◆ Material provided ◆
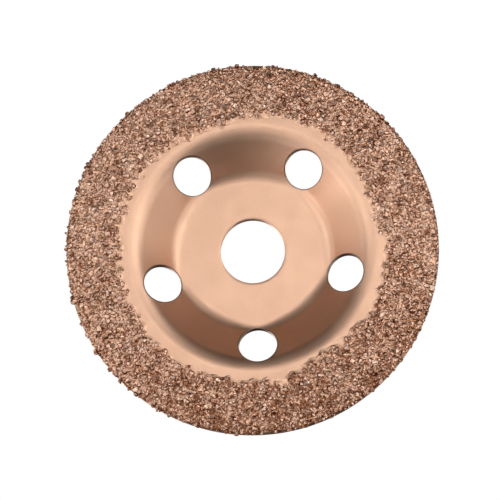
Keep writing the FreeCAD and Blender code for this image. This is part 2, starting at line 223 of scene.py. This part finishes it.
class DishMesh:
    """collects rings of points and the quads between them"""

    def __init__(self):
        self.points, self.lips, self.faces = [], [], []
        self.count = 0

    def add(self, points, lip=0.0):
        """hole shade: 1 on the cut edges and walls of the holes, where a dark colour is painted in
        as their shade
        """
        self.points.append(points)
        self.lips.append(np.full(len(points), lip))
        start = self.count
        self.count += len(points)
        return np.arange(start, self.count)

    def bridge(self, a, b, skip=()):
        for j in range(len(a)):
            if j in skip:
                continue
            k = (j + 1) % len(a)
            self.faces.append((int(a[j]), int(a[k]), int(b[k]), int(b[j])))

    def lathe(self, first, stations, last):
        """rings at (radius, height) stations between two existing rings"""
        for r, height in stations:
            ring = self.add(polar(np.full(COLUMNS, r), THETA, np.full(COLUMNS, height)))
            self.bridge(first, ring)
            first = ring
        self.bridge(first, last)

    def face(self, row_groups, thickness):
        """one face of the plate: a polar grid with a window round each hole"""
        start = len(row_groups[0])
        rows = row_groups[0] + row_groups[1] + row_groups[2]
        grid = []
        for row in rows:
            r = np.full(COLUMNS, row)
            grid.append(self.add(polar(r, THETA, face_height(r, THETA, thickness))))
        window = {(HOLE_COLUMNS * k + j) % COLUMNS
                  for k in range(HOLES) for j in range(-WINDOW_HALF, WINDOW_HALF)}
        for i in range(len(rows) - 1):
            inside = start <= i < start + WINDOW_ROWS
            self.bridge(grid[i], grid[i + 1], window if inside else ())
        loops = [self.window(k, grid, rows, start, thickness) for k in range(HOLES)]
        return grid, loops

    def window(self, k, grid, rows, start, thickness):
        """rings from a window's outline to its hole; gives the last ring and its exact points"""
        end, half = start + WINDOW_ROWS, WINDOW_HALF
        path = [(start, j) for j in range(-half, half)]
        path += [(i, half) for i in range(start, end)]
        path += [(end, j) for j in range(half, -half, -1)]
        path += [(i, -half) for i in range(end, start, -1)]
        centre_angle = hole_angle(k)
        previous = np.array([grid[i][(HOLE_COLUMNS * k + j) % COLUMNS] for i, j in path])
        path_r = np.array([rows[i] for i, _ in path], float)
        path_angle = np.array([centre_angle + 2 * np.pi * j / COLUMNS for _, j in path])
        fraction = np.array([i - start for i, _ in path]) / WINDOW_ROWS
        nominal_r = NOMINAL_START + fraction * NOMINAL_SPAN
        phi = np.arctan2(nominal_r * (path_angle - centre_angle), nominal_r - NOMINAL_CENTRE)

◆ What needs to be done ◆
Return nothing but the lines from the start of the listing above through the line containing "self.count = 0", exactly as given.

◆ Right answer ◆
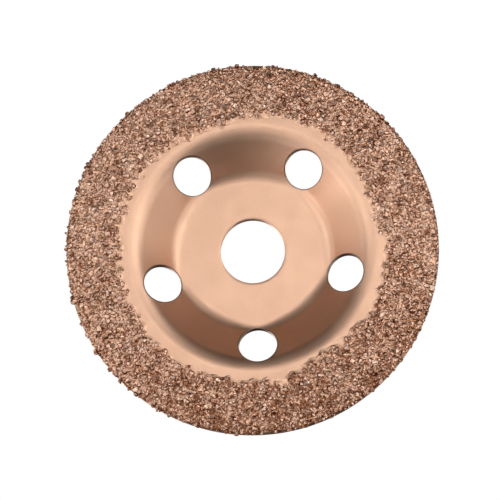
Keep writing the FreeCAD and Blender code for this image. This is part 2, starting at line 223 of scene.py. This part finishes it.
class DishMesh:
    """collects rings of points and the quads between them"""

    def __init__(self):
        self.points, self.lips, self.faces = [], [], []
        self.count = 0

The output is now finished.